In early June 2026, a peculiar drama unfolded around a major event meant to celebrate the United States’ 250th birthday. The “Freedom 250” celebration, scheduled from June 25th to July 10th at the National Mall in Washington D.C. and touted as a “once-in-a-generation” event, found itself in chaos as its musical lineup rapidly disintegrated. Originally, the roster was a nostalgic, if critically panned, collection of acts from the 80s and 90s, including Vanilla Ice, Martina McBride, The Commodores, and Flo Rida, among others. However, the initial online reaction was brutal, with one commentator declaring it “the worst lineup of musical acts I have ever seen.” This criticism soon escalated into a full-blown crisis as artists began to publicly flee the event.
The mass exodus began when artists claimed they had been misled. Morris Day of The Time and rapper Young MC were among the first to drop out, stating they had never agreed to perform at a politically affiliated event. This pointed to a central controversy: while organizers maintained that “Freedom 250” was a nonpartisan celebration, its funding structure and public branding suggested otherwise. The event was funded through a public-private partnership involving Trump-aligned tech firms like Palantir and Oracle, as well as federal contractors such as Lockheed Martin. This triggered scrutiny from watchdog groups and Congress over the use of federal dollars, and for the performers, it created a clear association with the MAGA movement. Following the initial withdrawals, more significant acts, including soul legends The Commodores and country star Martina McBride, canceled, each echoing the sentiment that they had been promised a non-political platform and were blindsided by the event’s Trump-aligned identity.
Faced with a nearly empty schedule, the event’s presumed benefactor, Donald Trump, took to his Truth Social platform with a characteristically grandiloquent response. In a lengthy post, he declared that he would himself become the replacement act. He framed the departing artists as getting “the yips” and offered to substitute “the Number One Attraction anywhere in the World,” a man who “gets much larger audiences than Elvis in his prime.” He proclaimed himself the patriot who “loves our Country more than anyone else” and “some say is the Greatest President in History (THE GOAT!).” This self-proclaimed replacement—a “major speech” instead of a musical performance—was his solution for the cratering lineup. The claim of surpassing Elvis, however, ignited a furious response from music fans and cultural commentators online, leading to a flood of memes and sarcastic critiques.
The online reaction to Trump’s intervention was swift and merciless. Social media users mocked the comparison to Elvis, with one particularly pointed comment noting, “The only thing Trump and Elvis have in common is their proclivity for underage girls,” a reference that intertwined historical gossip about Elvis Presley with contemporary allegations against Trump. Beyond that, the broader internet sentiment reveled in the event’s apparent failure. Commentators enjoyed the “crash” of the Freedom 250 concerts, sharing memes that highlighted the absurdity of the situation—a patriotic festival now headlined by a political speech after its entire roster of entertainers had abandoned it. The spectacle became less about the nation’s anniversary and more about a public relations debacle, illustrating the deep cultural divisions that the event had inadvertently, or perhaps intentionally, activated.

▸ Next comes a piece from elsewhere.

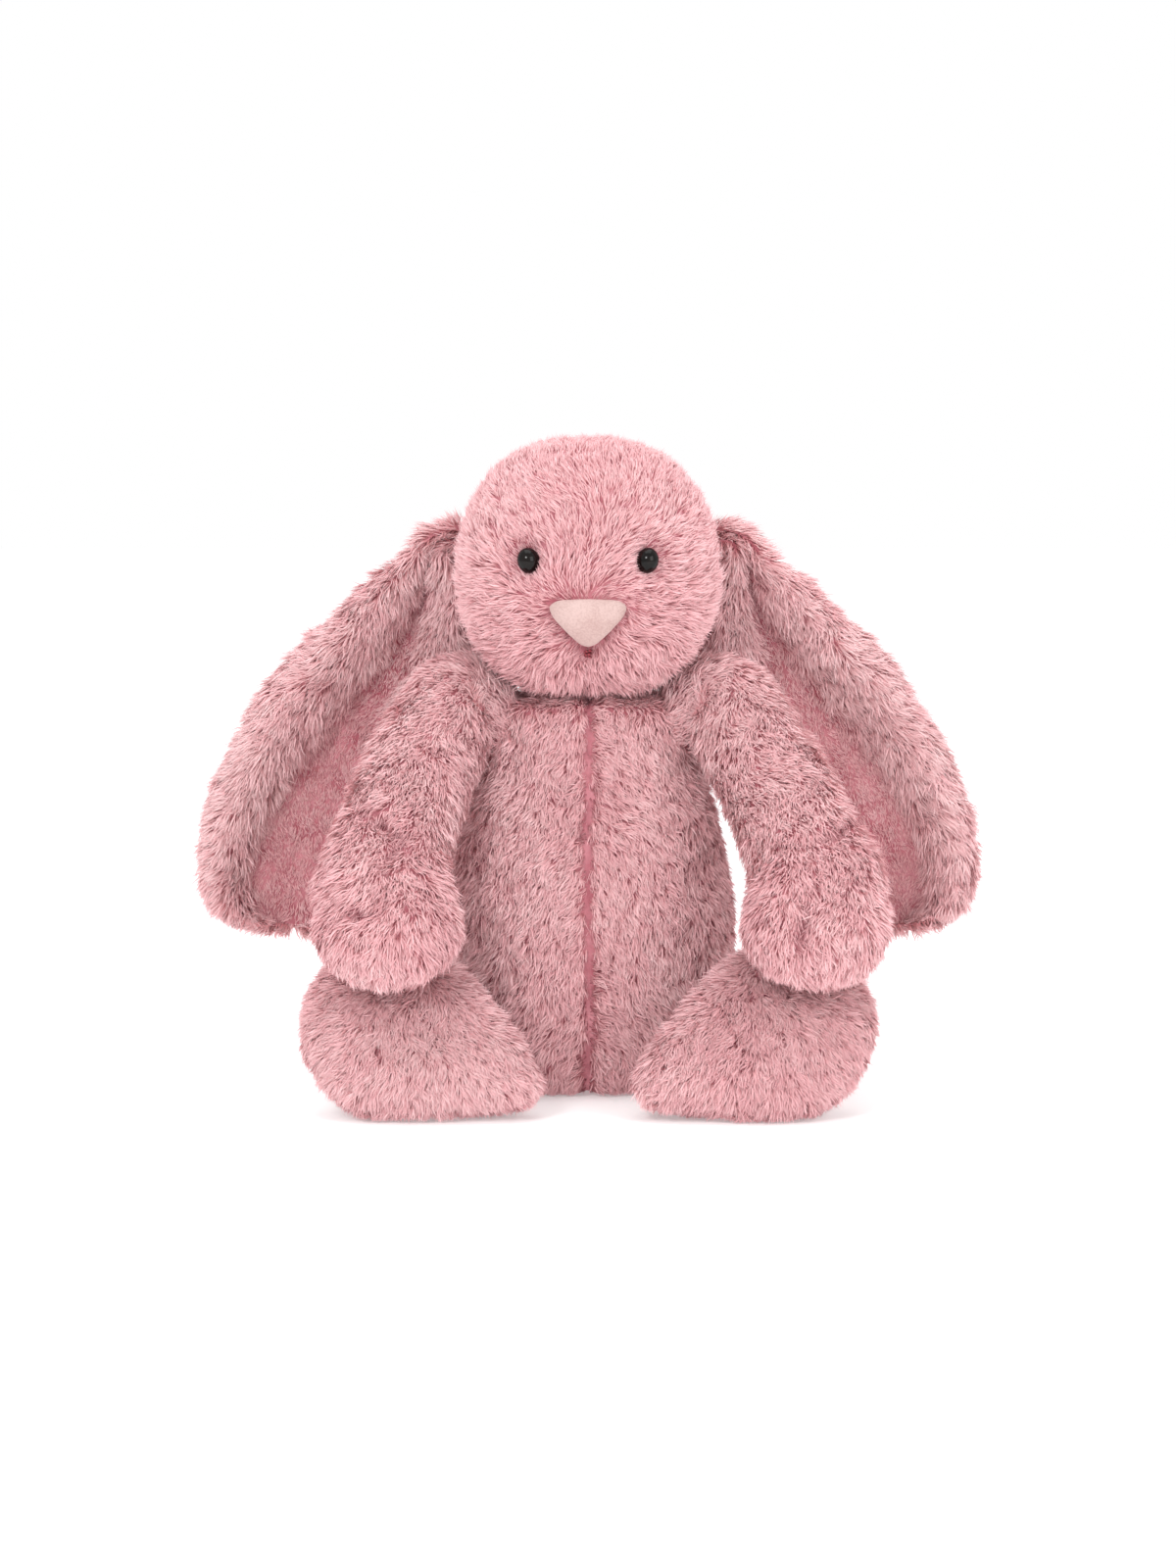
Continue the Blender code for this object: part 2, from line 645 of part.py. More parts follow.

This “Freedom 250” episode was part of a broader slate of official and semi-official events marking the nation’s semiquincentennial. The White House backed various celebrations, including a UFC fight on the South Lawn and a Grand Prix race in Washington D.C. The U.S. also planned to issue commemorative passports featuring a portrait of Donald Trump. However, the Great American State Fair’s troubles stood out as a case study in the blurred lines between national celebration and political mobilization. Despite organizers’ continued claims of nonpartisanship, the funding, the branding, and the forceful, politically charged intervention by a former president revealed a different reality. The event had become a magnet for controversy, exposing the challenges of staging a unified national moment in a profoundly polarized political climate.
In conclusion, the saga of the Freedom 250 concert lineup is a microcosm of America’s cultural and political state in 2026. What began as an ambitious, if musically questionable, celebration of national heritage quickly devolved into a public withdrawal of support from artists unwilling to be associated with a perceived political rally. The subsequent entry of Donald Trump as the headline “act,” coupled with his provocative self-mythologizing, transformed the event into a different kind of spectacle—one of partisan assertion and online ridicule. The ongoing congressional and watchdog scrutiny over its funding underscores the serious governance questions beneath the surface. Ultimately, the empty stage and the promised political speech symbolize a celebration that, far from unifying the nation, instead highlighted its deep fissures, making it a strangely fitting, if contentious, chapter in the story of America’s 250th year.